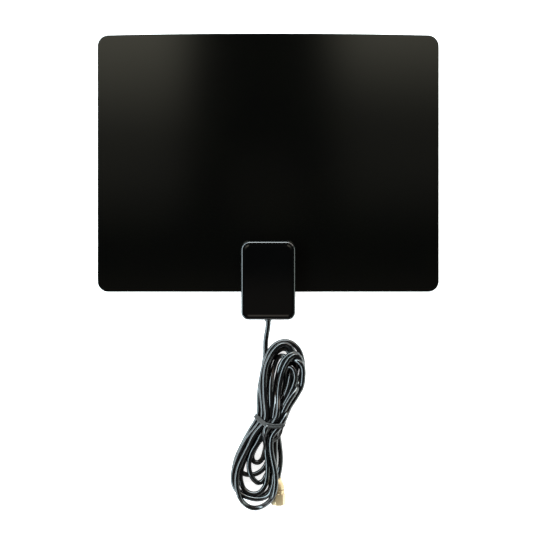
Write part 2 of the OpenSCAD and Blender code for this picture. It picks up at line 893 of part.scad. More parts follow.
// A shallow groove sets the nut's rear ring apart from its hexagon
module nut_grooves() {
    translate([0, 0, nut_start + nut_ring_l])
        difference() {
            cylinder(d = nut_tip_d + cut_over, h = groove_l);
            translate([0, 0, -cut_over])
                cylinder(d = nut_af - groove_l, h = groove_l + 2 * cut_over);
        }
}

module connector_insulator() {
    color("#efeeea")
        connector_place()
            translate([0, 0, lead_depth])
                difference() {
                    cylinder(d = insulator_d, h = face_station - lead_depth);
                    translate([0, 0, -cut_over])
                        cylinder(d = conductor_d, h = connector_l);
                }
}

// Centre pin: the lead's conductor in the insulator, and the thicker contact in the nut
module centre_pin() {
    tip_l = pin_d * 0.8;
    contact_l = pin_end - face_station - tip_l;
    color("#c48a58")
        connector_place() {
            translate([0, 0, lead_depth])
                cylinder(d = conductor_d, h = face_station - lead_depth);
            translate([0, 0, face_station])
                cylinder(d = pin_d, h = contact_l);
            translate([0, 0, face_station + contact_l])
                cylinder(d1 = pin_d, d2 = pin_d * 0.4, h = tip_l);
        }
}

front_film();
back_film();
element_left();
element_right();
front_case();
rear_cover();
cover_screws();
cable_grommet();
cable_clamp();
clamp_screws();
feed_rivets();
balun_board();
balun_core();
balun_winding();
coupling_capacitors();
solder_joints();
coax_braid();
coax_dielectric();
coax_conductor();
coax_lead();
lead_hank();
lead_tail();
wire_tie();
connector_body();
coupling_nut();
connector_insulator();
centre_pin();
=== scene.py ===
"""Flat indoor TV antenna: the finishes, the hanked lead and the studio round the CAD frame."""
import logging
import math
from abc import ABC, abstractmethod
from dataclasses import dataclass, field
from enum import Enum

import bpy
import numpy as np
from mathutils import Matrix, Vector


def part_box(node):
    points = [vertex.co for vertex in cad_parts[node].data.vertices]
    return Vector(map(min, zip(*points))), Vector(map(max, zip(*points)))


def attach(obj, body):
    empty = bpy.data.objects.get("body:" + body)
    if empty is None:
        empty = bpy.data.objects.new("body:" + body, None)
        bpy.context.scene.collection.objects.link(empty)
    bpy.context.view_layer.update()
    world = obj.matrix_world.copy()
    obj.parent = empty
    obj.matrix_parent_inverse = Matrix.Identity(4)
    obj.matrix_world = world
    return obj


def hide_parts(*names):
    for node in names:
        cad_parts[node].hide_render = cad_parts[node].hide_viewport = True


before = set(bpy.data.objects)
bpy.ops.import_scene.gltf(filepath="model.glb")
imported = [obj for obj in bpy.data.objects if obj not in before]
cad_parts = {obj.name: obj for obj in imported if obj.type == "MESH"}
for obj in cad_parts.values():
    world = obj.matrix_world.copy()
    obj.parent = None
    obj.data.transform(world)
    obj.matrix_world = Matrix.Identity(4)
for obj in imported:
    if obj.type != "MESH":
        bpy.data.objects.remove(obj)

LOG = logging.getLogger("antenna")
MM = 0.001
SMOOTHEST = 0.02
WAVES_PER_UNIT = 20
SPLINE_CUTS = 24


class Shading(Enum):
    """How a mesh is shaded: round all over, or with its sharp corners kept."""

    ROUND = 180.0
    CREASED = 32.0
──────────
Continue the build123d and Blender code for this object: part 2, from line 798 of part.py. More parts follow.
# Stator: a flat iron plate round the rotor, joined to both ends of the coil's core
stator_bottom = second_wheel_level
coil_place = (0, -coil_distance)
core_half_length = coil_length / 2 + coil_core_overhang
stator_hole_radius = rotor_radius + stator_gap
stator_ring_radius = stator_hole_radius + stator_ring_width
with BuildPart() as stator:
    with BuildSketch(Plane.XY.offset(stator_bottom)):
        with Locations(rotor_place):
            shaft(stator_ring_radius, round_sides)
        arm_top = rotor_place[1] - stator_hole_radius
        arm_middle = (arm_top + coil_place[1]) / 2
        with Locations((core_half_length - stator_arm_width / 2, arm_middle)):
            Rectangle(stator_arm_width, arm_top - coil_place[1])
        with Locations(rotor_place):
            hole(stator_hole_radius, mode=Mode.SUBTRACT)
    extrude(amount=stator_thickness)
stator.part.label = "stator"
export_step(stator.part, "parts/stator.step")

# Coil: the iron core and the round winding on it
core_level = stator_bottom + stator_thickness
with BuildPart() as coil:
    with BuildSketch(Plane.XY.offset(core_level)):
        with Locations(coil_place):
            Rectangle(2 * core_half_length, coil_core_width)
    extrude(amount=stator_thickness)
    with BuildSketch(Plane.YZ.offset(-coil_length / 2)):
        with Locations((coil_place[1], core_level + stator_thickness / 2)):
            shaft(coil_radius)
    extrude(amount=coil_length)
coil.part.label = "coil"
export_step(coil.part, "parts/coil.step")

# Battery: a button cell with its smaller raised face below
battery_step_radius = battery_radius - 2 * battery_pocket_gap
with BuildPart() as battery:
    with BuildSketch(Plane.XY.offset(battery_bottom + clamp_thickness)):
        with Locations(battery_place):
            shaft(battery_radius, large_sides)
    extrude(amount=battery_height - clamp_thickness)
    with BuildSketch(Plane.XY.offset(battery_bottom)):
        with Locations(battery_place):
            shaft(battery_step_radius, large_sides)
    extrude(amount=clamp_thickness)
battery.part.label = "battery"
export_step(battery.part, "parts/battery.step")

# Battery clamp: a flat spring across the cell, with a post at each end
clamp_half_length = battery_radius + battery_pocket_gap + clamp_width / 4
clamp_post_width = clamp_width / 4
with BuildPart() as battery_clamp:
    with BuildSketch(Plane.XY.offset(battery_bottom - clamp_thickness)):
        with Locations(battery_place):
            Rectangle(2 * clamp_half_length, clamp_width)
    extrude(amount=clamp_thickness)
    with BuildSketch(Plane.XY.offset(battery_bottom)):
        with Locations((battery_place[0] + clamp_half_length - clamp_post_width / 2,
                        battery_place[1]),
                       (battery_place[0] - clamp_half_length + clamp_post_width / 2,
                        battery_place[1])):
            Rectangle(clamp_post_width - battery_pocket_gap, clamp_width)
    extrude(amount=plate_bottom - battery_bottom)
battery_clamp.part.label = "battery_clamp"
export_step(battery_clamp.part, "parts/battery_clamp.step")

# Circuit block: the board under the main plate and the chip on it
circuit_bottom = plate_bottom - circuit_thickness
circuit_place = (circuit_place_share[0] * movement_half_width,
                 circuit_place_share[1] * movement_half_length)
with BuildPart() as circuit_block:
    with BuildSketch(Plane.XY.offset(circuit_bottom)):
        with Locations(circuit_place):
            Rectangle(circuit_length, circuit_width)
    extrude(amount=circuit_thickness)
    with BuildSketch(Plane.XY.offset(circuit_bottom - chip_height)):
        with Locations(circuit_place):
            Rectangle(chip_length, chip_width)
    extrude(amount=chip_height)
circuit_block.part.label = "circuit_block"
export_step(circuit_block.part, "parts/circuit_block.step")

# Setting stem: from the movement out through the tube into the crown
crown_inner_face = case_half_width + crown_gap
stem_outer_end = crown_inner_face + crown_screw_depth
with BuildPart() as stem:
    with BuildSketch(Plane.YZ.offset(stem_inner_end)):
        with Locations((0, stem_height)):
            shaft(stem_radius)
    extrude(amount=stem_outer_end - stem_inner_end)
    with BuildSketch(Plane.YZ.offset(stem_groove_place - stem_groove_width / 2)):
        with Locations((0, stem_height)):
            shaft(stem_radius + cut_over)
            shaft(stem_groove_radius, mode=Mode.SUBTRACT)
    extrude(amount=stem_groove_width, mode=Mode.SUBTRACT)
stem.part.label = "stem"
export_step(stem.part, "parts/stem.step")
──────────
Take the listing above and repeat exactly the lines from the one containing "front_film();" through the one containing "is shaded: round", both included.

front_film();
back_film();
element_left();
element_right();
front_case();
rear_cover();
cover_screws();
cable_grommet();
cable_clamp();
clamp_screws();
feed_rivets();
balun_board();
balun_core();
balun_winding();
coupling_capacitors();
solder_joints();
coax_braid();
coax_dielectric();
coax_conductor();
coax_lead();
lead_hank();
lead_tail();
wire_tie();
connector_body();
coupling_nut();
connector_insulator();
centre_pin();
=== scene.py ===
"""Flat indoor TV antenna: the finishes, the hanked lead and the studio round the CAD frame."""
import logging
import math
from abc import ABC, abstractmethod
from dataclasses import dataclass, field
from enum import Enum

import bpy
import numpy as np
from mathutils import Matrix, Vector


def part_box(node):
    points = [vertex.co for vertex in cad_parts[node].data.vertices]
    return Vector(map(min, zip(*points))), Vector(map(max, zip(*points)))


def attach(obj, body):
    empty = bpy.data.objects.get("body:" + body)
    if empty is None:
        empty = bpy.data.objects.new("body:" + body, None)
        bpy.context.scene.collection.objects.link(empty)
    bpy.context.view_layer.update()
    world = obj.matrix_world.copy()
    obj.parent = empty
    obj.matrix_parent_inverse = Matrix.Identity(4)
    obj.matrix_world = world
    return obj


def hide_parts(*names):
    for node in names:
        cad_parts[node].hide_render = cad_parts[node].hide_viewport = True


before = set(bpy.data.objects)
bpy.ops.import_scene.gltf(filepath="model.glb")
imported = [obj for obj in bpy.data.objects if obj not in before]
cad_parts = {obj.name: obj for obj in imported if obj.type == "MESH"}
for obj in cad_parts.values():
    world = obj.matrix_world.copy()
    obj.parent = None
    obj.data.transform(world)
    obj.matrix_world = Matrix.Identity(4)
for obj in imported:
    if obj.type != "MESH":
        bpy.data.objects.remove(obj)

LOG = logging.getLogger("antenna")
MM = 0.001
SMOOTHEST = 0.02
WAVES_PER_UNIT = 20
SPLINE_CUTS = 24


class Shading(Enum):
    """How a mesh is shaded: round all over, or with its sharp corners kept."""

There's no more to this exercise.